Diagnosed in 1996, Pauline Miller keeps close watch on her blood sugar levels.
“It has progressed to being higher then what it should be but with the medicine and all it’s been controlled very good.”
The threat of serious complications was enough to catch her attention.
“Diabetes is a total body problem. Diabetics have more circulatory problems, die more often of cardiovascular complications like heart attacks and strokes, they have more kidney failure and they have more amputations,” says Dr. Sal Lacagnina, Vice President of Health and Wellness for Lee Memorial Health System.

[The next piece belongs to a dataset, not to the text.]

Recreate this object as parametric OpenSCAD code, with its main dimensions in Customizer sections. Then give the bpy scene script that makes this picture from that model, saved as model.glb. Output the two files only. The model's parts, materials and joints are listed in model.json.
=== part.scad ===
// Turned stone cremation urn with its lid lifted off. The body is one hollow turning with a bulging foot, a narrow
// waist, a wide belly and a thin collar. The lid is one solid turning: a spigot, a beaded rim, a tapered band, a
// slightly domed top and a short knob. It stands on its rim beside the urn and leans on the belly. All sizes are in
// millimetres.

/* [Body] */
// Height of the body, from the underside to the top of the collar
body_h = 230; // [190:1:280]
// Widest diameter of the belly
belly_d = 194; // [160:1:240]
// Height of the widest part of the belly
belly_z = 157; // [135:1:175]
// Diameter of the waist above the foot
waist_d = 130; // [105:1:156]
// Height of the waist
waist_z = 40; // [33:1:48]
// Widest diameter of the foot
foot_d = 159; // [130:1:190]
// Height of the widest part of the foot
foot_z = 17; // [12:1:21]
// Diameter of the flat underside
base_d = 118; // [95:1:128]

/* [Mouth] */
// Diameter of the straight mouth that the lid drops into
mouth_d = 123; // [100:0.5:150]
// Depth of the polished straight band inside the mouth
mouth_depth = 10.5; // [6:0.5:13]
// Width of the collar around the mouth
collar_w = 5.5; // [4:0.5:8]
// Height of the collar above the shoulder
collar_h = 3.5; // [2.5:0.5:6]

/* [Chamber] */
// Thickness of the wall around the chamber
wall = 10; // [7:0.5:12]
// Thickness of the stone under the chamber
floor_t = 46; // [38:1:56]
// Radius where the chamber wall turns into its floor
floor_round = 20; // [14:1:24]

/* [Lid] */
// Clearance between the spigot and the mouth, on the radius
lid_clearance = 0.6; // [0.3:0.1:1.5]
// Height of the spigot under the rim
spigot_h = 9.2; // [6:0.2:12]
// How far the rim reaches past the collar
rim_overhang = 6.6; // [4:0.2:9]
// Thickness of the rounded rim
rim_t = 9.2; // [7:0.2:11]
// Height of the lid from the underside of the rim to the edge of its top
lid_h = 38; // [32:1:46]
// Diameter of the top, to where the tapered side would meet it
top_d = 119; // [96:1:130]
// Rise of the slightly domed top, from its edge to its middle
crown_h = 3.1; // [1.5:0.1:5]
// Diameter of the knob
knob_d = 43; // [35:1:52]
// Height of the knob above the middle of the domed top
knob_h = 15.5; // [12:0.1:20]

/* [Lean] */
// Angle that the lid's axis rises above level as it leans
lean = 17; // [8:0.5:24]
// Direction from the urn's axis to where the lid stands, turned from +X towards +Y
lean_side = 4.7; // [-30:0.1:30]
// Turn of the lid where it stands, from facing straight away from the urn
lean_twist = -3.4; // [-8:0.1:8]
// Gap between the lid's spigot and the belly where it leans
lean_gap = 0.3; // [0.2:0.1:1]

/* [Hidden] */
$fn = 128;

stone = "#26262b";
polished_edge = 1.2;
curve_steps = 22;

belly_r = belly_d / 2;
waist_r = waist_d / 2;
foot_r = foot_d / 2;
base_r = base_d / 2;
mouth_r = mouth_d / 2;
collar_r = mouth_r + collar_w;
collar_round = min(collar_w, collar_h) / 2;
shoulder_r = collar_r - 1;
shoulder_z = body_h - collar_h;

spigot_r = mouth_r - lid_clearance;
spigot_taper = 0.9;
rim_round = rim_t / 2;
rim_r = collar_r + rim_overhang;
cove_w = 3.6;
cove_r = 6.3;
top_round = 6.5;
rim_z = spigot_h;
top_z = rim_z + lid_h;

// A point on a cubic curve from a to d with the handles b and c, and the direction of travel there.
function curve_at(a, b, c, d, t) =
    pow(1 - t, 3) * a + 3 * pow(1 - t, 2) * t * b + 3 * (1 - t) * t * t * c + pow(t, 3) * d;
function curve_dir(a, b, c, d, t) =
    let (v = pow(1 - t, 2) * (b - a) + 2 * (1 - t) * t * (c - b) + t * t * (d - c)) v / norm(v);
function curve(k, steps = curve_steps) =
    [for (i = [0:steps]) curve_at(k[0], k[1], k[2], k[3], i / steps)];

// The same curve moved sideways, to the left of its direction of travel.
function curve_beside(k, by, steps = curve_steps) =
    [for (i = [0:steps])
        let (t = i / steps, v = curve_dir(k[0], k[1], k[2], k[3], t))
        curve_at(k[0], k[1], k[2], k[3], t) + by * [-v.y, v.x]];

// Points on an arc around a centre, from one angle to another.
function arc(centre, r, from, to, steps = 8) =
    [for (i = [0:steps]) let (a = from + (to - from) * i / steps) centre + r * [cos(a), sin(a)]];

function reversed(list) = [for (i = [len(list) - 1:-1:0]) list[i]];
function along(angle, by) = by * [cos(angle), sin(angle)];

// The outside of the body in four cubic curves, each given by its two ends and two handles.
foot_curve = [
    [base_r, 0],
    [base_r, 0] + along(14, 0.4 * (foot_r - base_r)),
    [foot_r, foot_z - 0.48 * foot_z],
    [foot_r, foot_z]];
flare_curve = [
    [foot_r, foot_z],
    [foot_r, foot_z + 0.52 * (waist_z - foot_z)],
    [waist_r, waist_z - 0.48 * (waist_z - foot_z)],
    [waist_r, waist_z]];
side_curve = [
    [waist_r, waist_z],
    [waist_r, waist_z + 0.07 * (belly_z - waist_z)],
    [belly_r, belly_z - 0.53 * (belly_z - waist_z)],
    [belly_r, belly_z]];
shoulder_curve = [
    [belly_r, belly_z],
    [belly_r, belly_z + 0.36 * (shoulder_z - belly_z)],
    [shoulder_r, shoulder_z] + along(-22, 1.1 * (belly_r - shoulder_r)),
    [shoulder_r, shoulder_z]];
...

Now early detection and proper treatment is paying off; lowering some common complications. A 2012 CDC study showed diabetic amputations went down 65% between 1996 and 2008. Vision problems were also lower, dropping from 24% in 1997 to 17% in 2010.
There’s no cure for diabetes. Once you have it, you’ll have to manage it for the rest of your life. But people are learning that if they do it right they can enjoy a healthy life.

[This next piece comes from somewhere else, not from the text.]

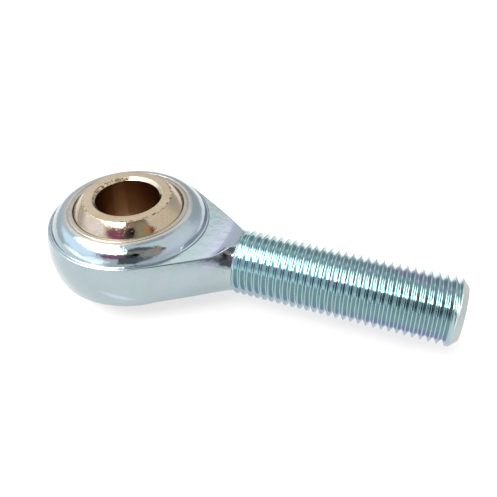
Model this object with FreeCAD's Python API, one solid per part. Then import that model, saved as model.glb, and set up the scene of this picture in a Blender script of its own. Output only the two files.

The health care provider really needs to sit down with the patient and say this is a check list of things that we really need to do to manage your diabetes well. These are the numbers you need for your blood sugar, your blood pressure, for your cholesterol. It really takes a lot of education,” says Dr. Lacagnina.

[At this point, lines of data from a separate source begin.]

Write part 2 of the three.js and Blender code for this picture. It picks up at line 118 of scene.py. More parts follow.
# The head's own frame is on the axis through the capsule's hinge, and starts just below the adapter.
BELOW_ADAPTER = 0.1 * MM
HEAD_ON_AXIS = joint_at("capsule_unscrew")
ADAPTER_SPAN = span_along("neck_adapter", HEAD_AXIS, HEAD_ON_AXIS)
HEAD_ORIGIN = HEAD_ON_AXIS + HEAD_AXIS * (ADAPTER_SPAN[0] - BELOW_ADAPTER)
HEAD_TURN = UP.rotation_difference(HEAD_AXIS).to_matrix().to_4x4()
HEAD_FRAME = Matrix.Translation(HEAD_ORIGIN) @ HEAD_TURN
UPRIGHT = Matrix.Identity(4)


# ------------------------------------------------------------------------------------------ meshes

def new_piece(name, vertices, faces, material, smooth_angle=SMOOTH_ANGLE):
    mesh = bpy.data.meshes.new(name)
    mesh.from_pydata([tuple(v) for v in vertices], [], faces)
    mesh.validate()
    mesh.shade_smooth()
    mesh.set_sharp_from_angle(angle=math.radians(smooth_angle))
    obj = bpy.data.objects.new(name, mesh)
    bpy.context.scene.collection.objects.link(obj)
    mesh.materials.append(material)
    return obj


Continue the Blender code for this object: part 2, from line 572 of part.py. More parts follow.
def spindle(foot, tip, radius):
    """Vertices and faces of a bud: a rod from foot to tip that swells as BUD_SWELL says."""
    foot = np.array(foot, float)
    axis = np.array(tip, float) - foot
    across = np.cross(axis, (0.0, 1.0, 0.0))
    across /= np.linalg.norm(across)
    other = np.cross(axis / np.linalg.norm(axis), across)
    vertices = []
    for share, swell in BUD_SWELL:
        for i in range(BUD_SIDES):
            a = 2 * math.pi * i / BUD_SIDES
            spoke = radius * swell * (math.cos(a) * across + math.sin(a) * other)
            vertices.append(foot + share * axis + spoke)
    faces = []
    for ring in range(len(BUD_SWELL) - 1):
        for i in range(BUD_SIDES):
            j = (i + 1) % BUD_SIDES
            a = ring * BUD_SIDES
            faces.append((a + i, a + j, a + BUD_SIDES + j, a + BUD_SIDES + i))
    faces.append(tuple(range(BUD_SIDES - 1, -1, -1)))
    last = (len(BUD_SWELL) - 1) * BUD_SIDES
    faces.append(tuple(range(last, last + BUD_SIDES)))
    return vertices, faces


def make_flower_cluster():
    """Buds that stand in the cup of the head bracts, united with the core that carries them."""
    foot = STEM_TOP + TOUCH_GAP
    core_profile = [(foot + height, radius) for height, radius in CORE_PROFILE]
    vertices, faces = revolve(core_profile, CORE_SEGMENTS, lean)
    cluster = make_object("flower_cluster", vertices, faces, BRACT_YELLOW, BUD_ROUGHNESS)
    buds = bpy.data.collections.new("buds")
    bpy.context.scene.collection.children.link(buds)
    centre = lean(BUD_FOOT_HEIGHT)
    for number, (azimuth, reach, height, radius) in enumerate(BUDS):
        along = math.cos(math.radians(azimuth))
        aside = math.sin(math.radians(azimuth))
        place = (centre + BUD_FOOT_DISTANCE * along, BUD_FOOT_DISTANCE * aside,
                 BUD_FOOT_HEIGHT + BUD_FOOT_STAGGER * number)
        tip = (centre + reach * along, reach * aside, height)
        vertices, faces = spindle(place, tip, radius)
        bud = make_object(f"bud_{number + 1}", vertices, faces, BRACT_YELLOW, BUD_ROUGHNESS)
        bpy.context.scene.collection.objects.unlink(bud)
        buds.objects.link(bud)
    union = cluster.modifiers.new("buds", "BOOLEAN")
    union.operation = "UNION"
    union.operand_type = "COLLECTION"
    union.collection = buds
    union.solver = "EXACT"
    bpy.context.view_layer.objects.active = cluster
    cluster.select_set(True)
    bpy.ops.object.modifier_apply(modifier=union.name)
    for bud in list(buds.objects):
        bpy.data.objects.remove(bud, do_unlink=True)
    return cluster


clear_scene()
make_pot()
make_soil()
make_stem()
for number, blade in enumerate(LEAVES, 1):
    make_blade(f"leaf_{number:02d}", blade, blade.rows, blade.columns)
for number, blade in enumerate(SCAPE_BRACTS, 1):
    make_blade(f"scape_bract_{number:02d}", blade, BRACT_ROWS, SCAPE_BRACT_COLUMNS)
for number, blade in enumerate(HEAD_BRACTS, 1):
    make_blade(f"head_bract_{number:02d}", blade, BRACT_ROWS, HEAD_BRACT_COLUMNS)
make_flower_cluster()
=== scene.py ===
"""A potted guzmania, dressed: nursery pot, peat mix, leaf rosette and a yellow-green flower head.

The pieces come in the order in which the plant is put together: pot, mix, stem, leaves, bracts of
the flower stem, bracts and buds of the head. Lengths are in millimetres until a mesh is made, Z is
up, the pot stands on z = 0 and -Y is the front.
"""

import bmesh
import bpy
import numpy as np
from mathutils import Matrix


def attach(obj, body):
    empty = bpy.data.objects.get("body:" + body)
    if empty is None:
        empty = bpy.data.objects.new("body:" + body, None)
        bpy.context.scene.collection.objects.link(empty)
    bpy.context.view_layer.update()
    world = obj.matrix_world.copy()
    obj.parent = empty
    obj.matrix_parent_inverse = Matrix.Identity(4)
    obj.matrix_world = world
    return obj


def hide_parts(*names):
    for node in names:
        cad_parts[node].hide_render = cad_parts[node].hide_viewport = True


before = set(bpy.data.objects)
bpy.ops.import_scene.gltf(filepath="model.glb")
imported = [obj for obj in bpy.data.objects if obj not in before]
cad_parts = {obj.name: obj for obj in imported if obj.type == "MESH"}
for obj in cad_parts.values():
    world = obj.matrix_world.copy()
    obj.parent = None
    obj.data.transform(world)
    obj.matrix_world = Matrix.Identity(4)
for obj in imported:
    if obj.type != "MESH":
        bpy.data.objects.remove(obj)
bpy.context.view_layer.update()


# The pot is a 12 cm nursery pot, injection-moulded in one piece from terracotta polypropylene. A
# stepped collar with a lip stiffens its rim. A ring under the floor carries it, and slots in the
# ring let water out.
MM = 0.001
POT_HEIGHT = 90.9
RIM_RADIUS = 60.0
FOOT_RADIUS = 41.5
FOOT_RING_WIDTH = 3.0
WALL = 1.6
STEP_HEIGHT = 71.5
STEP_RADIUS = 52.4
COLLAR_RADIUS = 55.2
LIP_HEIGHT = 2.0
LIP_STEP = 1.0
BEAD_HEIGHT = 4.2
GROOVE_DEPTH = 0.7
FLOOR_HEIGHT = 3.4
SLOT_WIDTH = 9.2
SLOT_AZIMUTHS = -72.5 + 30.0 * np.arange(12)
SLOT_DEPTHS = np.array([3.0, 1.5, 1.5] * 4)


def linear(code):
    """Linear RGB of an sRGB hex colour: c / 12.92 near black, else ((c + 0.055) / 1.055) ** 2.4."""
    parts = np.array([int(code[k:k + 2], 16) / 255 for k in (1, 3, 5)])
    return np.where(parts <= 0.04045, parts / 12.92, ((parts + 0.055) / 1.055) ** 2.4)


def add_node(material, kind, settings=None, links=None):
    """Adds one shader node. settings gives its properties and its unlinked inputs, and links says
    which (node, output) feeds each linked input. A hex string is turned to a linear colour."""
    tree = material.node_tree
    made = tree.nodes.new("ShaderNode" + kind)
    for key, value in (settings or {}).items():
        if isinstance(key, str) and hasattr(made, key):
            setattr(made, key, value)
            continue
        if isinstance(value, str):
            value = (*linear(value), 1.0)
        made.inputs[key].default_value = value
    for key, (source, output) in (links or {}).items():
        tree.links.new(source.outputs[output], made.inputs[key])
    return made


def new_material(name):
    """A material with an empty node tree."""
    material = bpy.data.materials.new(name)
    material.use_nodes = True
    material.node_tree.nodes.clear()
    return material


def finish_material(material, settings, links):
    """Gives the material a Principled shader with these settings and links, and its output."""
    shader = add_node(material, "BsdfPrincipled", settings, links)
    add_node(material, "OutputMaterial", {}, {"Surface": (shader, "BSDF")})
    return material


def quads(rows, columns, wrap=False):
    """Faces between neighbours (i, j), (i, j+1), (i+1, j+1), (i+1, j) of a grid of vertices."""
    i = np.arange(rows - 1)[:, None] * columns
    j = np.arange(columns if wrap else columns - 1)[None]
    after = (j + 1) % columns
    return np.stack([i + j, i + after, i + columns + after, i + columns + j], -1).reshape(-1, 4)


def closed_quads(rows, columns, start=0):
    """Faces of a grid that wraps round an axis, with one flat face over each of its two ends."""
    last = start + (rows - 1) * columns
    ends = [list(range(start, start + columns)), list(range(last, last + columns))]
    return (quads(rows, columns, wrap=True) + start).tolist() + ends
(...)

Educators with Lee Health Solutions teach people how to change their lifestyles.
“If you’re able to lose weight through exercise, following a healthy meal plan, you may be able to reduce the amount of medication that you’re taking,” says Sharon Krispinsky, a certified diabetes education with Lee Memorial Health System.
Pauline has gone 16 years without a major complication.
“There’s times when I really go to town and then when I take my sugar count it shows. So I know I better start behaving myself.”
Keeping their numbers low, people with diabetes are also lowering their risk of complications.